Start Information supplied

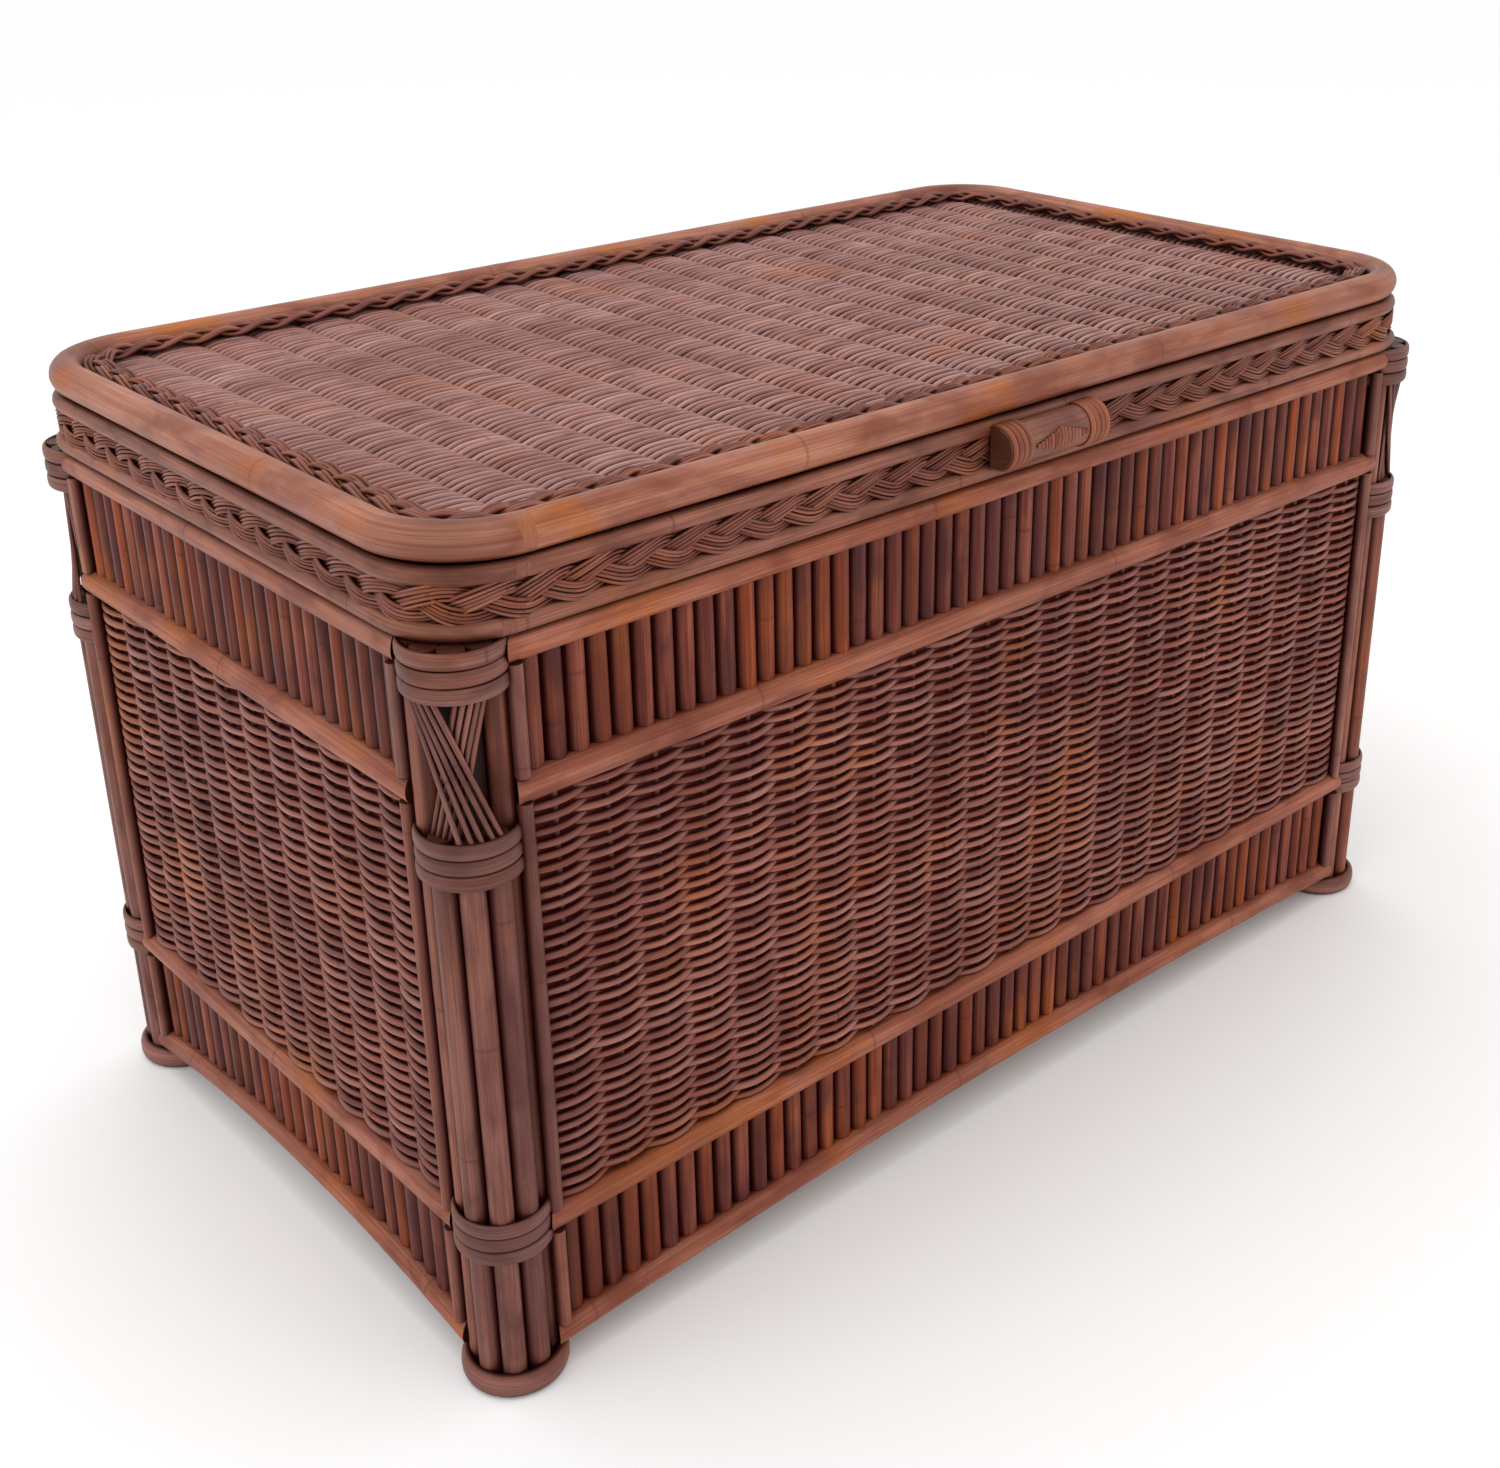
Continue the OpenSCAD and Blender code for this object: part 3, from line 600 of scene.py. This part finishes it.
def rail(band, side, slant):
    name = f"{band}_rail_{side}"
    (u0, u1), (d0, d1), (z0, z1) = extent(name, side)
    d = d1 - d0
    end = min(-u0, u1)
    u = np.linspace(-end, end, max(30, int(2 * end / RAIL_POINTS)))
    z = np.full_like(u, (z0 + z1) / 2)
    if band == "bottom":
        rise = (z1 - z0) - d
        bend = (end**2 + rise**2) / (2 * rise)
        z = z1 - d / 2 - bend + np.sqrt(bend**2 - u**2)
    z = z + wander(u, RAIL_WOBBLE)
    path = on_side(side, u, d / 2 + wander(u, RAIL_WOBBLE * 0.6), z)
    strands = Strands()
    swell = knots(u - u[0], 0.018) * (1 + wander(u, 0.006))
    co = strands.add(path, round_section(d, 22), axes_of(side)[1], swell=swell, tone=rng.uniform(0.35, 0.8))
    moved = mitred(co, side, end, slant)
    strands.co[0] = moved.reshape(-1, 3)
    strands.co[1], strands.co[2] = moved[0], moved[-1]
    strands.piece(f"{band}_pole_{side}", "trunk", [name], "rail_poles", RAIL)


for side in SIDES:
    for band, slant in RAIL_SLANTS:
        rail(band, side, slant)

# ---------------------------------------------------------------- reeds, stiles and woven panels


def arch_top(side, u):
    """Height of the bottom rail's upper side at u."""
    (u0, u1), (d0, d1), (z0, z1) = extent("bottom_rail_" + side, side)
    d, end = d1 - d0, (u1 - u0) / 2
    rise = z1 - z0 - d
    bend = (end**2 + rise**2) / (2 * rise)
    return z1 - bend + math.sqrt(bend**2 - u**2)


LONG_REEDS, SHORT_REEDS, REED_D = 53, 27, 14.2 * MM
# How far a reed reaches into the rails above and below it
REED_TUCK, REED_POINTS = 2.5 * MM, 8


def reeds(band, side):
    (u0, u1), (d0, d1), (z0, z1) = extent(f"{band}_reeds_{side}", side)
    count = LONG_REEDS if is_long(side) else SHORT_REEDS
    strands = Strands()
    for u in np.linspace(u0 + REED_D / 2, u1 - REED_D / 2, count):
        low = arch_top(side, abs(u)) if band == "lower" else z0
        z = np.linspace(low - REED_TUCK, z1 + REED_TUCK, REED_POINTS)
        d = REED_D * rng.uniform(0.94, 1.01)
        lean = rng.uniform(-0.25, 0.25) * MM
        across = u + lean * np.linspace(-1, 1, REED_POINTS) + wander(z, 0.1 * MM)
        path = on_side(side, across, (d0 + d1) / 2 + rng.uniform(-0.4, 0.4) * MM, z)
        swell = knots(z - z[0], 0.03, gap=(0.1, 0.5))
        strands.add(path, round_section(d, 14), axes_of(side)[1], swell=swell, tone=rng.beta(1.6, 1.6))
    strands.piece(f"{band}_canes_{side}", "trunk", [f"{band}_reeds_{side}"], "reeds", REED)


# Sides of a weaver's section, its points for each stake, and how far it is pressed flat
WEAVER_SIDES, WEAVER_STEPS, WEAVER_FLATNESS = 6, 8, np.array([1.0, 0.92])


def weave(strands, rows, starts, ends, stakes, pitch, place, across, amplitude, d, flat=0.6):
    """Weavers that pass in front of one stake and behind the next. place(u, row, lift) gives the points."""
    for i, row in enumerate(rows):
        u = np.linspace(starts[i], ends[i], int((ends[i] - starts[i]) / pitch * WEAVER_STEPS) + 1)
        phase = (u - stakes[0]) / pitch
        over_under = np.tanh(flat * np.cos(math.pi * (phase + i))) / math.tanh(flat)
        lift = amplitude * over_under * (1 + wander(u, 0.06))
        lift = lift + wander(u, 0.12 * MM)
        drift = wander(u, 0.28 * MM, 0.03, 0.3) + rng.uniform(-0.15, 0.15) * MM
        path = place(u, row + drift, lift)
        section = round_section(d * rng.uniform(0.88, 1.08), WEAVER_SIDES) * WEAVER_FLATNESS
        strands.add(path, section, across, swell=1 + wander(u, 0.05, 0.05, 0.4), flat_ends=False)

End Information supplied

→ **Aim**
Print the listing above in full, exactly as it is.

→ **Correct result**
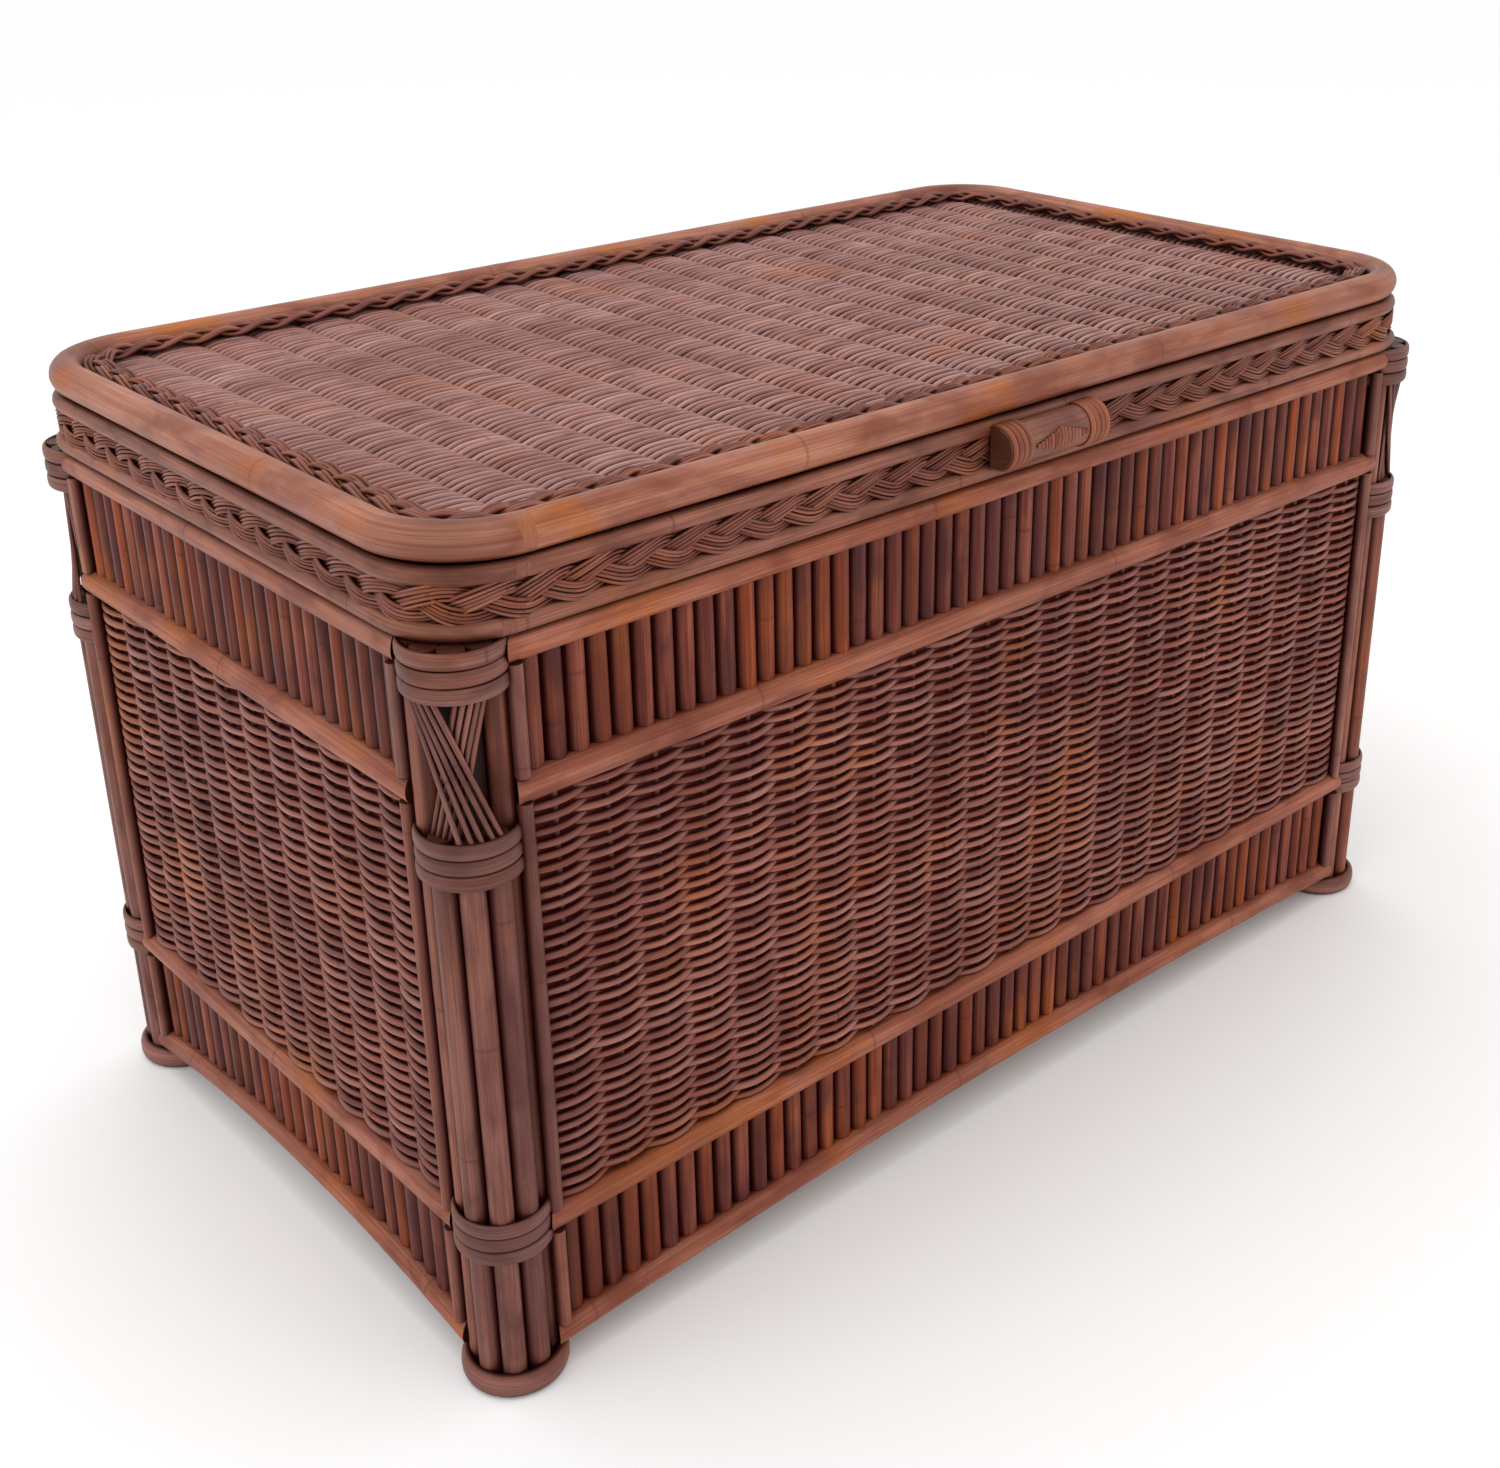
Continue the OpenSCAD and Blender code for this object: part 3, from line 600 of scene.py. This part finishes it.
def rail(band, side, slant):
    name = f"{band}_rail_{side}"
    (u0, u1), (d0, d1), (z0, z1) = extent(name, side)
    d = d1 - d0
    end = min(-u0, u1)
    u = np.linspace(-end, end, max(30, int(2 * end / RAIL_POINTS)))
    z = np.full_like(u, (z0 + z1) / 2)
    if band == "bottom":
        rise = (z1 - z0) - d
        bend = (end**2 + rise**2) / (2 * rise)
        z = z1 - d / 2 - bend + np.sqrt(bend**2 - u**2)
    z = z + wander(u, RAIL_WOBBLE)
    path = on_side(side, u, d / 2 + wander(u, RAIL_WOBBLE * 0.6), z)
    strands = Strands()
    swell = knots(u - u[0], 0.018) * (1 + wander(u, 0.006))
    co = strands.add(path, round_section(d, 22), axes_of(side)[1], swell=swell, tone=rng.uniform(0.35, 0.8))
    moved = mitred(co, side, end, slant)
    strands.co[0] = moved.reshape(-1, 3)
    strands.co[1], strands.co[2] = moved[0], moved[-1]
    strands.piece(f"{band}_pole_{side}", "trunk", [name], "rail_poles", RAIL)


for side in SIDES:
    for band, slant in RAIL_SLANTS:
        rail(band, side, slant)

# ---------------------------------------------------------------- reeds, stiles and woven panels


def arch_top(side, u):
    """Height of the bottom rail's upper side at u."""
    (u0, u1), (d0, d1), (z0, z1) = extent("bottom_rail_" + side, side)
    d, end = d1 - d0, (u1 - u0) / 2
    rise = z1 - z0 - d
    bend = (end**2 + rise**2) / (2 * rise)
    return z1 - bend + math.sqrt(bend**2 - u**2)


LONG_REEDS, SHORT_REEDS, REED_D = 53, 27, 14.2 * MM
# How far a reed reaches into the rails above and below it
REED_TUCK, REED_POINTS = 2.5 * MM, 8


def reeds(band, side):
    (u0, u1), (d0, d1), (z0, z1) = extent(f"{band}_reeds_{side}", side)
    count = LONG_REEDS if is_long(side) else SHORT_REEDS
    strands = Strands()
    for u in np.linspace(u0 + REED_D / 2, u1 - REED_D / 2, count):
        low = arch_top(side, abs(u)) if band == "lower" else z0
        z = np.linspace(low - REED_TUCK, z1 + REED_TUCK, REED_POINTS)
        d = REED_D * rng.uniform(0.94, 1.01)
        lean = rng.uniform(-0.25, 0.25) * MM
        across = u + lean * np.linspace(-1, 1, REED_POINTS) + wander(z, 0.1 * MM)
        path = on_side(side, across, (d0 + d1) / 2 + rng.uniform(-0.4, 0.4) * MM, z)
        swell = knots(z - z[0], 0.03, gap=(0.1, 0.5))
        strands.add(path, round_section(d, 14), axes_of(side)[1], swell=swell, tone=rng.beta(1.6, 1.6))
    strands.piece(f"{band}_canes_{side}", "trunk", [f"{band}_reeds_{side}"], "reeds", REED)


# Sides of a weaver's section, its points for each stake, and how far it is pressed flat
WEAVER_SIDES, WEAVER_STEPS, WEAVER_FLATNESS = 6, 8, np.array([1.0, 0.92])


def weave(strands, rows, starts, ends, stakes, pitch, place, across, amplitude, d, flat=0.6):
    """Weavers that pass in front of one stake and behind the next. place(u, row, lift) gives the points."""
    for i, row in enumerate(rows):
        u = np.linspace(starts[i], ends[i], int((ends[i] - starts[i]) / pitch * WEAVER_STEPS) + 1)
        phase = (u - stakes[0]) / pitch
        over_under = np.tanh(flat * np.cos(math.pi * (phase + i))) / math.tanh(flat)
        lift = amplitude * over_under * (1 + wander(u, 0.06))
        lift = lift + wander(u, 0.12 * MM)
        drift = wander(u, 0.28 * MM, 0.03, 0.3) + rng.uniform(-0.15, 0.15) * MM
        path = place(u, row + drift, lift)
        section = round_section(d * rng.uniform(0.88, 1.08), WEAVER_SIDES) * WEAVER_FLATNESS
        strands.add(path, section, across, swell=1 + wander(u, 0.05, 0.05, 0.4), flat_ends=False)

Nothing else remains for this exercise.